そう言って村田さんは、一般的なナイロンラインと、GT-Rウルトラを用意し、それぞれをガイドに通して激しく擦り始めた。
「ほら、一般的なナイロンラインはすぐに切れますが、、GT―Rウルトラは切れない。製造時特殊な物質を溶かし込み、ナイロン分子の外側に特殊原糸が形成されることで、耐摩耗性を高めているんです」。
オカッパリこそナイロンラインを使ってほしい理由
①フロロよりナイロンの方が飛距離が出る
「まず、フロロのほうがナイロンよりも重いので、スプールが重くなります。近年、コンマ何グラムレベルでどれだけスプールが軽量化されても、フロロとナイロンでは最大1グラム以上の差が出ます。ボートアングラーがちょい投げするのなら関係ない。だけどオカッパリアングラーで飛距離を出したいならナイロンです」。
②ナイロンのほうがフッキングパワーが伝わる
「次にアタリとフッキングについて。遠投できて遠くのアタリも取れるのはPEライン。ただし注意したいのは、PEは糸がたるんでいると全くアタリが伝わらないから、ラインスラックを出す釣りには不向きです。フロロは重いので沈みやすく、たるみがたくさん出る。水中のたるみが大きいフロロと小さいナイロン。フッキングしたときに合わせシロが少なくて済むのは当然ナイロンです。沈んだラインを持ち上げて魚の口にフックを刺すのにどれだけの力が必要かってことです。これも遠投をするオカッパリでは顕著に差が現れます」。
適材適所。ナイロンという引き出しを増やしてみよう
「僕はフロロがダメだよと言いたいわけじゃないんです。伝えたいのは、それぞれの特性を理解した
使い分けが大切だということ。僕はバスでフロロを使うことはほぼゼロだけど、海釣りのエダスには水を吸収せず絡みにくいフロロを使う。伸びに関してはフロロよりナイロンのほうが伸びる。これはひとつの特徴であり、メリットにもデメリットにもなりうる。シーバスをやる人でわかっている人はリーダーにナイロンを使う。伸びないPEのリーダーにフロロを使うともっとバレやすくなるから。北海道でイトウをやるときは、スピニングで12とか14ポンドを使う。だからしなやかでスプールに馴染むナイロン。飛距離を出したかったり深い場所をやったりするときはPE。適材適所です。これは話を聞くだけではなく実際に自分で試していかないと絶対にわからないこと。バス釣りでフロロしか使ったことがない人は、ぜひ、GT―Rウルトラを使ってみて、自分の釣りの引き出しを増やしてほしいです」。

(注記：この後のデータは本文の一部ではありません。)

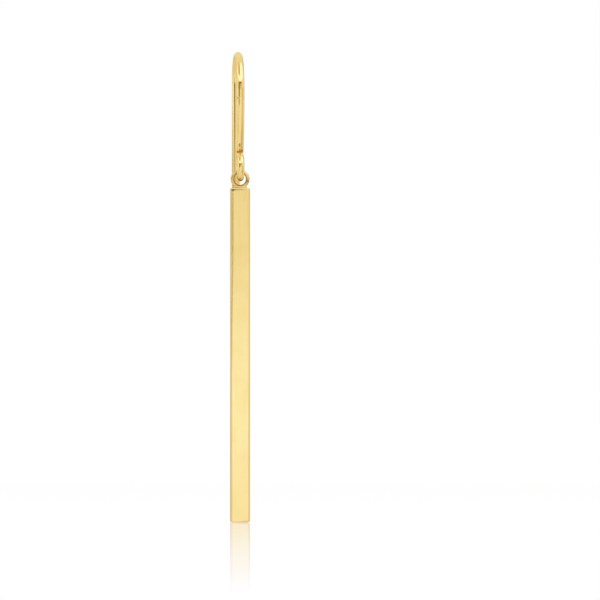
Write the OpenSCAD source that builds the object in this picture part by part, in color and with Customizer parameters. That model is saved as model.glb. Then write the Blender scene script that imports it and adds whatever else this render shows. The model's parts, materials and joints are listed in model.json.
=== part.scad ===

これは余談だが、養殖場の網イケスの中でぐるぐると円を描いて泳ぎ続けるマグロは、台風で網が
破れても逃げずにイケスの中を泳ぎ続けるらしい。小さいときから網の中を回っているので外に出ら
れるという発想がないのだ。
よいたとえ話になったかはわからないが、ぜひ、GT―Rウルトラで新しい扉を開いてほしい。